El sello del Capitolio brilla sobre mí y empieza a sonar el himno. «Ahora o nunca», pienso, y comienzo a serrar. Conforme arrastro el cuchillo adelante y atrás se me revientan las ampollas de la mano derecha. Una vez hecha la ranura, el trabajo es menos pesado, aunque sigue siendo casi más de lo que puedo soportar. Aprieto los dientes y sigo cortando, mirando al cielo de vez en cuando para comprobar que no ha habido muertes. No pasa nada, la audiencia estará satisfecha con mi herida, el árbol y la manada que tengo debajo. Sin embargo, el himno se acaba y todavía me queda un cuarto de rama cuando se acaba la música, se oscurece el cielo y me veo obligada a parar.
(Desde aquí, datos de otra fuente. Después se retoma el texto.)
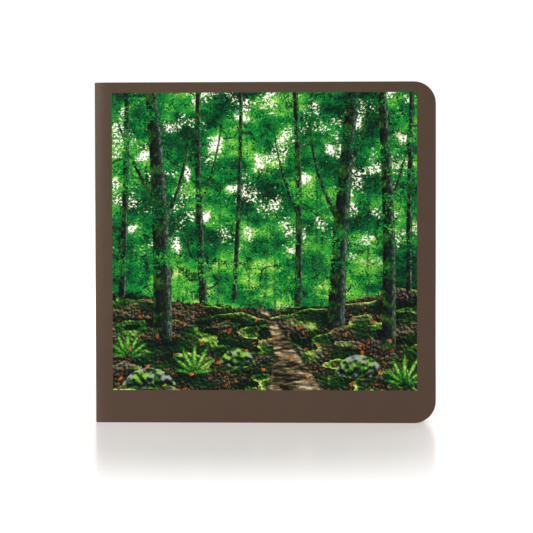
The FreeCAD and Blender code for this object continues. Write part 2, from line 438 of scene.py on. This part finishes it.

¿Y ahora qué? Podría terminar el trabajo a ciegas, pero quizá no sea lo más inteligente. Si las avispas están demasiado atontadas, si el nido se queda enganchado en la caída, si intento escapar, todo esto podría ser una mortífera pérdida de tiempo. Creo que lo mejor es volver aquí arriba al alba y lanzarles el nido a mis enemigos.

A la escasa luz de las antorchas de los monigotes, voy bajando hasta mi rama y me encuentro con la mejor sorpresa posible: sobre mi saco de dormir hay un botecito de plástico unido a un paracaídas plateado. ¡Mi primer regalo de un patrocinador! Germán debio enviarlo durante el himno. El botecito me cabe en la palma de la mano. ¿Qué puede ser? Comida no, seguro. Abro la tapa y sé, por el olor, que es medicina. Toco con precaución la superficie del ungüento y desaparece el dolor de la punta del dedo.

-Oh, Germán -susurro-. Gracias.

No me abandono, no me dejo para que me las apañe sola. La medicina debe de haberle costado bastante, seguro que han hecho falta unos cuantos patrocinadores para comprar este botecito diminuto. Para mí, no tiene precio.

Meto dos dedos en el tarro y lo paso con cuidado por la pantorrilla. El efecto es casi mágico, borra el dolor con sólo tocarla y deja una agradable sensación de frescor. No se trata de uno de los remedios comunes, sino una medicina de alta tecnología creada en los laboratorios del Capitolio. Cuando termino con la pantorrilla, me echo un poquito en las manos. Después envuelvo el bote en el paracaídas y me lo guardo en la mochila. Como ya no me duele tanto, consigo colocarme en posición y quedarme dormida. Disfrutando de una noche sin sueños ni dolor.